[Rows from a 3D modeling dataset]
━━━

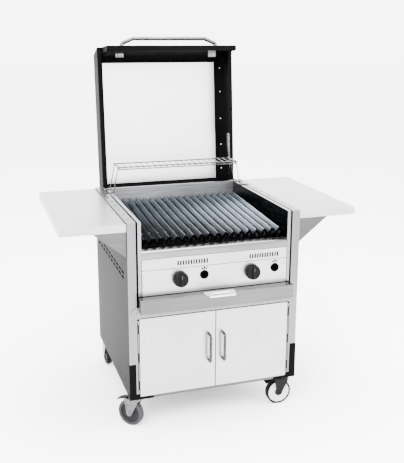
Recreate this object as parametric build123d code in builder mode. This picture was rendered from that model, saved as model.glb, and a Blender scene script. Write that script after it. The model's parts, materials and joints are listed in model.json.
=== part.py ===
"""Gas charbroiler on casters: a cabinet with two doors, an open fire pit, V-channel grates and a hood.

Frame: X to the right, Y to the rear, Z up, origin on the floor under the middle of the whole grill.
At rest the hood stands open, the doors and the drip tray are shut and the grates lie in the pit.
"""
from build123d import *
import math
import os

os.makedirs("parts", exist_ok=True)

# ---- driving dimensions, millimetres ----
work_height = 900.0                 # top of the side rails above the floor
cabinet_bottom = 141.0              # underside of the cabinet, on top of the casters
half_width = 370.0                  # half the width of the cabinet
cabinet_depth = 697.0
front = -397.85                     # Y of the front faces of the corner posts
back = front + cabinet_depth
sheet = 2.0                         # stainless sheet of the cabinet and the fire pit

post_inner = 336.0                  # X of the inner edge of a corner post
pit_half = 314.0                    # X of the inner face of a pit side wall
ridge_edge = 328.0                  # X of the outer edge of the bright flange around the pit
pit_bottom = 592.0
pit_back = front + 650.0            # Y of the inner face of the pit's back wall
pit_side_end = front + 658.0
front_rail_z = (745.0, 777.0)       # the rounded rail across the front of the pit
panel_fold = 697.0                  # height where the vent strip ends and the control panel begins

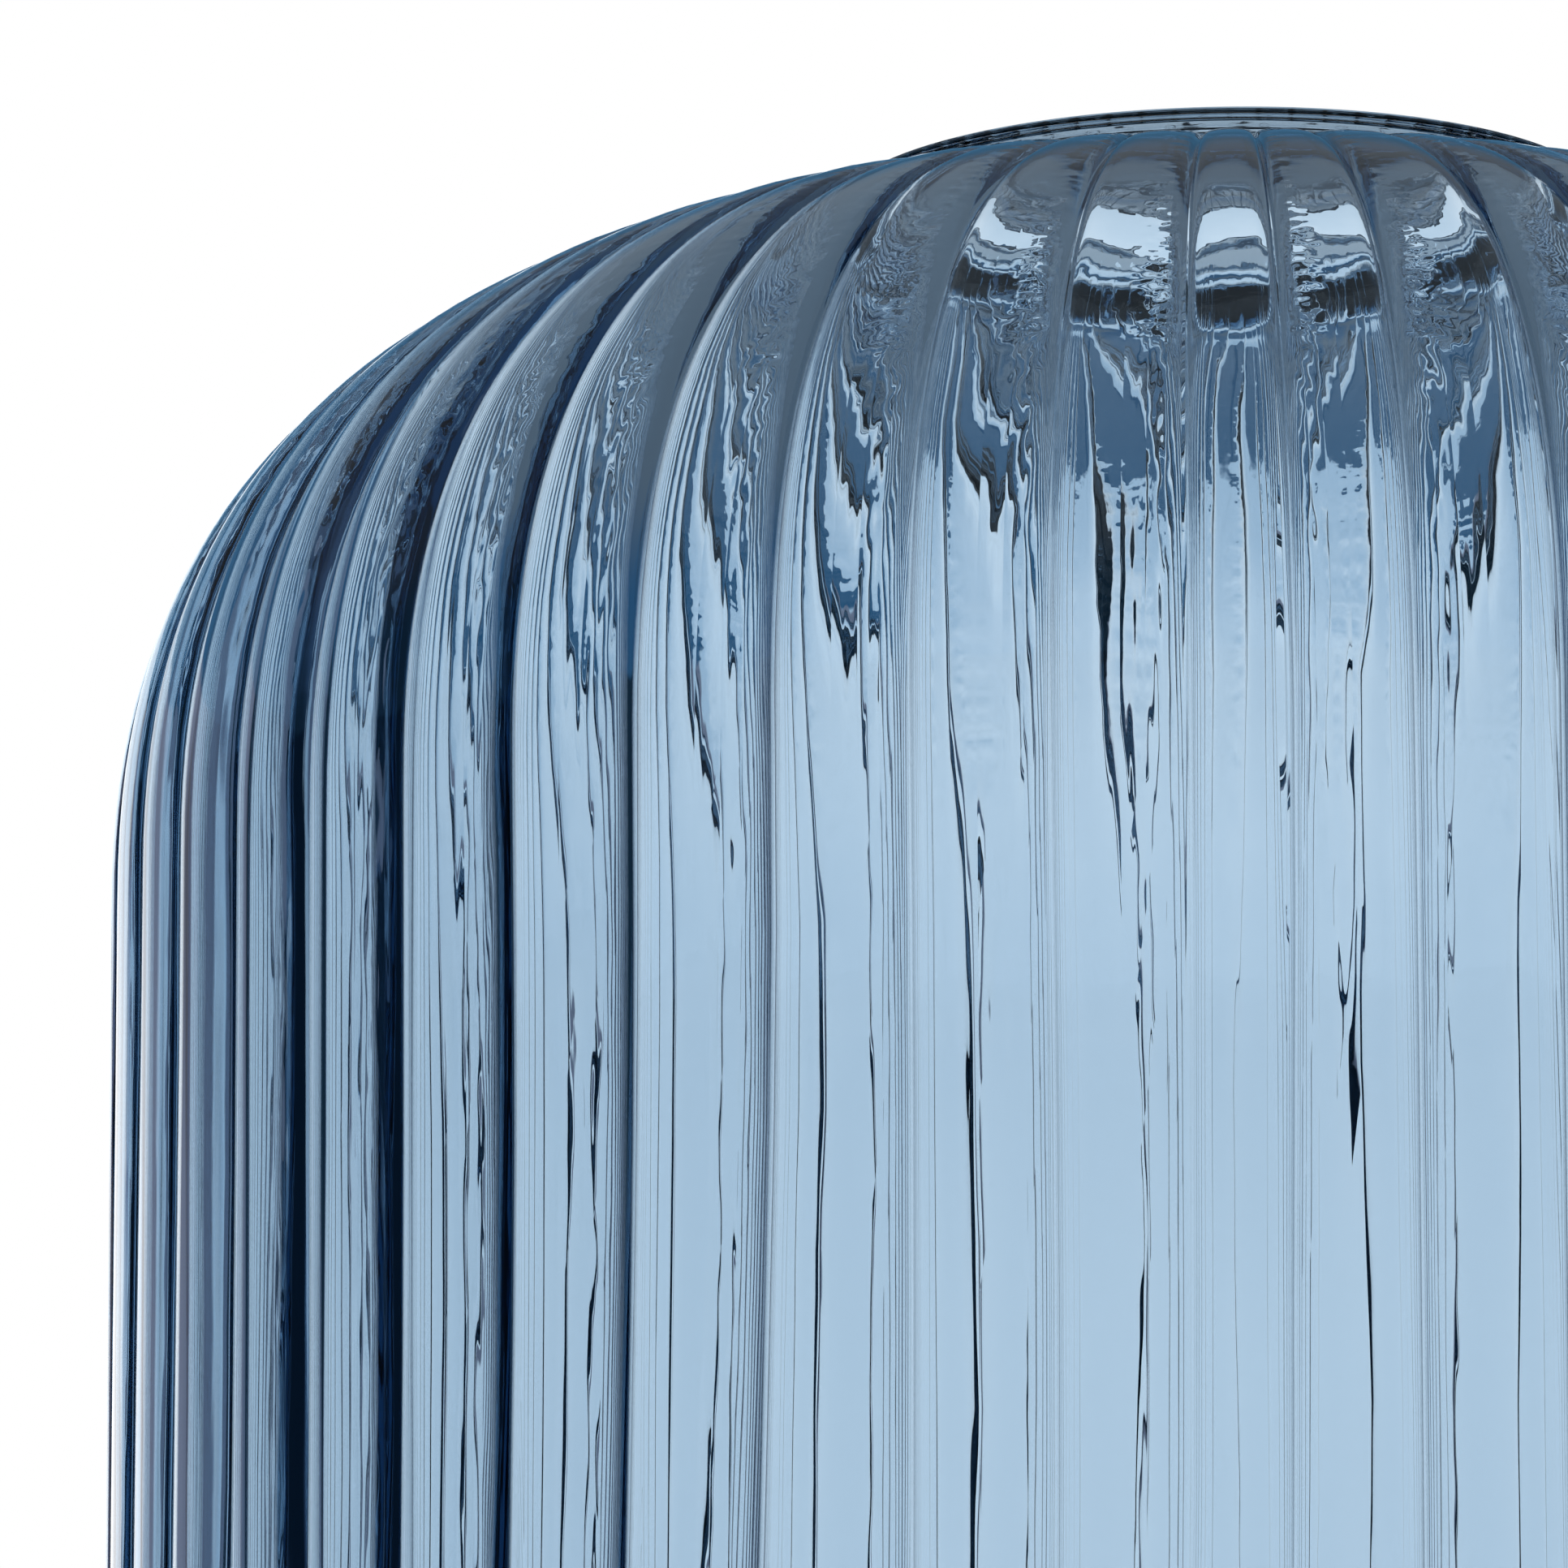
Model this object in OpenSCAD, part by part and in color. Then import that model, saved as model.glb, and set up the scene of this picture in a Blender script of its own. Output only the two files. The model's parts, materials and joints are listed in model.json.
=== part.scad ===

━━━

Exercise prompt —
Say how many lines in this material hold "saved", and say nothing else.

Output of the exercise —
2